In Solem, the Supreme Court identified three criteria to use in evaluating the proportionality of a particular sentence: (1) the gravity of the offense and the harshness of the punishment, (2) the sentences imposed on other criminals in the same jurisdiction, and (3) the sentences imposed for the same offense in other jurisdictions. Solem, 463 U.S. at 292, 103 S. Ct. at 3011. As the Williamson court observed, only if a reviewing court finds that the sentence is grossly disproportionate to the offense should it then consider the final two factors of the Solem test. Williamson, 175 S.W.3d at 525; see also McGruder v. Puckett, 954 F.2d 313, 316 (5th Cir. 1992) (“Only if we infer that the sentence is grossly disproportionate to the offense will we then consider the remaining factors of the Solem test . . . .”); Dale v. State, 170 S.W.3d 797, 799–800 (Tex. App.—Fort Worth 2005, no pet.) (same). Punishment is grossly disproportionate only when an objective comparison of the gravity of the offense against the severity of the sentence reveals the sentence to be extreme. Hicks v. State, 15 S.W.3d 626, 632 (Tex. App.—Houston [14th Dist.] 2000, pet. ref’d). We judge the gravity of the offense in light of the harm caused or threatened to the victim or society and the culpability of the offender. Dale, 170 S.W.3d at 800.
Here, after committing arson, and after pleading guilty and being placed on community supervision for both aggravated assault and burglary of a habitation with the intent to commit aggravated assault, Edwards admittedly violated the conditions of his community supervision by having sexual intercourse with his twelve-year-old stepdaughter on “several” occasions. Edwards’s wife participated in some of these incidents; in fact, Edwards and his wife made a videotape of one of their sexual encounters with Edwards’s stepdaughter, which the State introduced into evidence. The State also introduced forty-four nude photographs that Edwards had taken of a seven-year-old girl from his neighborhood.
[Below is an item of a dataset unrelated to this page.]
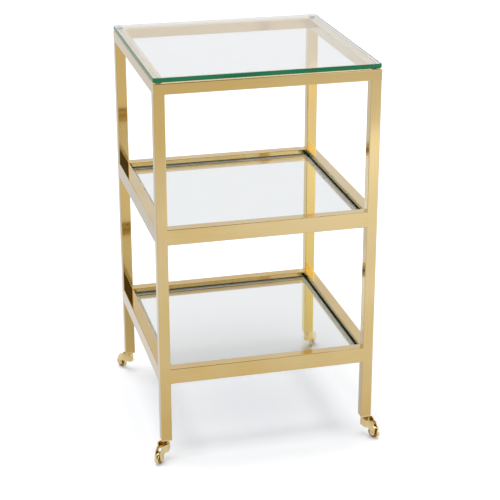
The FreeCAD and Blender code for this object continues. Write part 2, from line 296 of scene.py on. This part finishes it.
class StudioSetup(bpy.types.PropertyGroup):
    """The floor, the lamps and the camera."""

    floor: bpy.props.FloatProperty(
        name="Floor", description="Brightness of the floor's paper", subtype="FACTOR",
        min=0, max=1, default=0.86)
    ambient: bpy.props.FloatProperty(
        name="Ambient", description="Strength of the even light from all round", min=0, default=0.36)
    overhead: bpy.props.FloatProperty(
        name="Overhead", description="Strength of the soft lamp above the cart", min=0, default=2.6)
    spread: bpy.props.FloatProperty(
        name="Spread", description="How wide the lamp above looks from the cart", subtype="ANGLE",
        min=0, max=math.pi, default=math.radians(50))
    room: bpy.props.FloatProperty(
        name="Room", description="Brightness of the walls that metal and glass mirror", min=0, default=0.74)
    lens: bpy.props.FloatProperty(
        name="Lens", description="Focal length of the camera in millimetres", min=1, default=107)
    place: bpy.props.FloatVectorProperty(
        name="Camera", description="Where the camera stands", subtype="TRANSLATION", unit="LENGTH",
        size=3, default=(-0.650, -2.614, 1.394))
    aim: bpy.props.FloatVectorProperty(
        name="Aim", description="The point in the middle of the picture", subtype="TRANSLATION",
        unit="LENGTH", size=3, default=(0.017, 0.0, 0.326))


# ------------------------------------------------------------------- materials


def solid(colour):
    """A colour socket's four numbers."""
    return (*colour, 1.0)


def new_shader(name):
    material = bpy.data.materials.new(name)
    return material, Shader(material)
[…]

Edwards admitted posing nude with the girl, and the evidence additionally showed that he molested her. In light of the severe harm suffered by the young victims of Edwards’s sexual abuse, together with his prior felony offenses, we conclude that Edwards’s two consecutive life sentences are not grossly disproportionate. See Rummel v. Estelle, 445 U.S. 263, 265–66, 276, 100 S. Ct. 1133, 1135–36, 1140 (1980) (holding life sentence under Texas recidivist statute for felony offense of obtaining $120.75 by false pretenses did not constitute cruel and unusual punishment, where appellant was previously convicted of passing forged check in amount of $28.36 and fraudulently using credit card to obtain $80 worth of goods or services); United States v. Yousef, 327 F.3d 56, 163 (2d Cir. 2003) (recognizing that appellant’s sentence, even if well beyond his life expectancy, was not grossly disproportionate to his crimes); United States v. Parker, 877 F.2d 327, 333–34 (5th Cir. 1989) (upholding appellant’s punishment of two consecutive life sentences for conspiracy and kidnapping); Williamson, 175 S.W.3d at 523, 525 (upholding appellant’s punishment of three consecutive life sentences for three counts of aggravated sexual assault of child); see also Williams v. State, 10 S.W.3d 370, 371, 373 (Tex. App.—Tyler 1999, pet. ref’d) (holding that appellant’s life sentence for second conviction of sexually assaulting child did not violate due process).
Conclusion
We affirm the judgment of the trial court.
Jane Bland
Justice
Panel consists of Justices Taft, Higley, and Bland.
Do not publish. Tex. R. App. P. 47.2(b).
[1] With respect to the State’s allegations regarding intentional and knowing possession of child pornography, the trial court found that Edwards had possessed photographs, but not diskettes, depicting child pornography.
[2] Edwards’s community supervision expired on July 15, 2004. The State filed its Motion to Adjudicate Guilt on October 22, 2003.